What's top of the agenda?

Keeping the talks going at all. The immediate challenge for Obama is to find a formula which can reconcile Netanyahu's reluctance to prolong a partial freeze on settlement building beyond 26 September – probably strengthened by Wednesday night's killings – and Abbas's threat to pull out of talks if he refuses.

If the talks do survive, what will they be about?

What they've always been about: ending the Israeli occupation which began with victory in the 1967 Six Day War when it took control of the West Bank and Gaza. And that means agreements on borders, which the Palestinians believe must be based on the pre-1967 lines, the future of Jerusalem, which the Palestinians want as a shared capital, and the fate of the families of refugees that were forced from or fled their homes in what is now Israel during the 1948 war.

So can this gap be bridged?

The question is whether the maximum Israel is prepared to move is enough to match the minimum any Palestinian leadership could accept.
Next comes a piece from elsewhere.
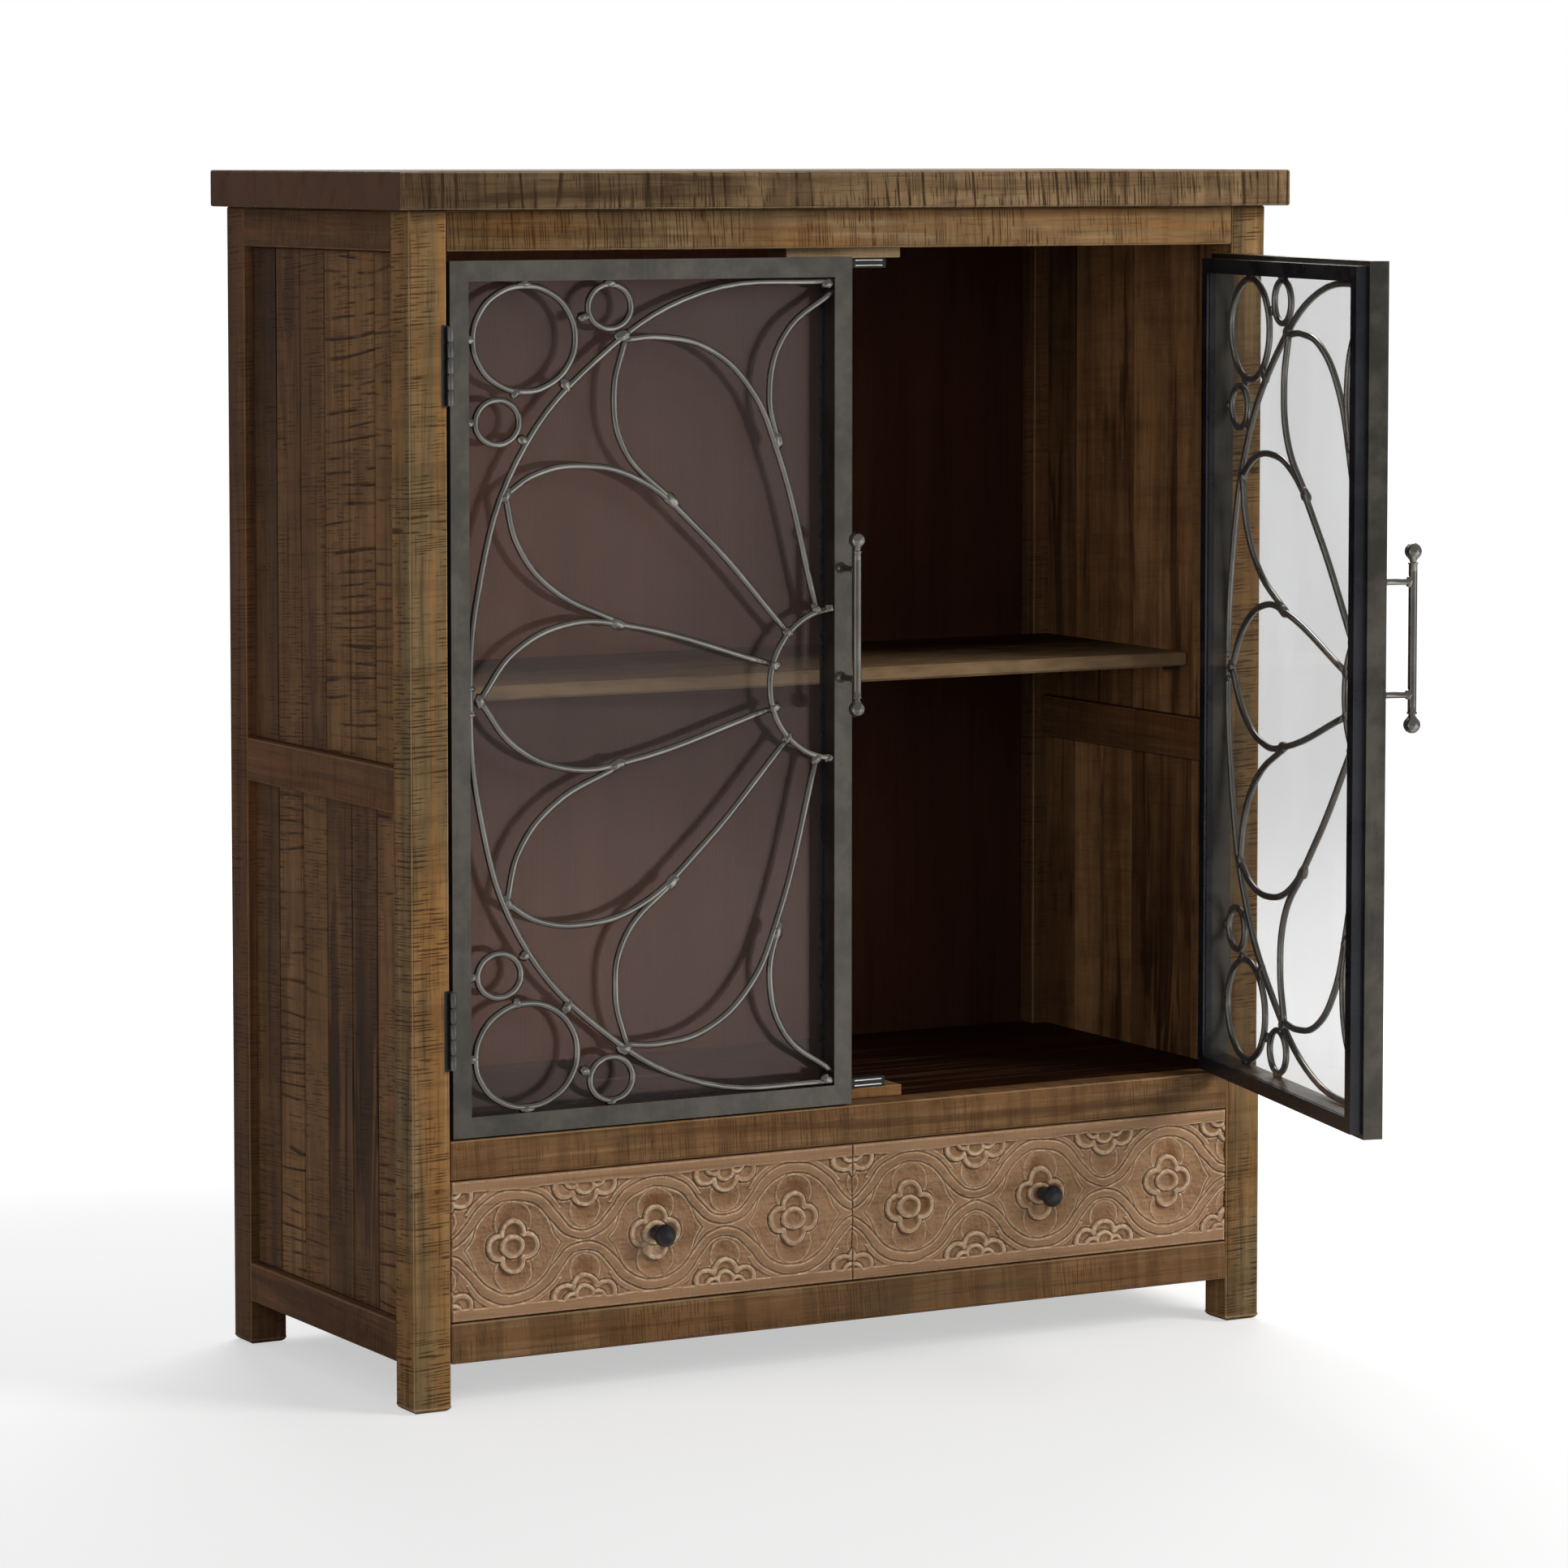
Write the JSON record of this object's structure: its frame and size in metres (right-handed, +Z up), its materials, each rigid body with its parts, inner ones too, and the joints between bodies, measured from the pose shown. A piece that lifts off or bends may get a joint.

Most informal plans assume that Israel would get a variation of the pre-1967 lines to bring the big settlement blocs into Israel in return for a land swap that would give the Palestinians 22 per cent of historic Palestine. Jerusalem would be re-divided into the Jewish West and the Arab East. There could also be major compensation for refugees, and for those in camps in Lebanon, Syria, and Jordan to return to the West Bank if they chose, with – perhaps – a token return of a few thousand to Israel.

So what's the problem?

This Israeli government, even more than its predecessor at Camp David, has big ideological issues, for example with dividing Jerusalem or recognising even a notional "right of return" for the 1968 refugees. Anything else?

Netanyahu wants to start the talks by discussing security, principally along the Jordan valley – the border of the putative Palestinian state. This could be solved with an international force supervising an Israeli presence. But this may not be enough for Netanyahu.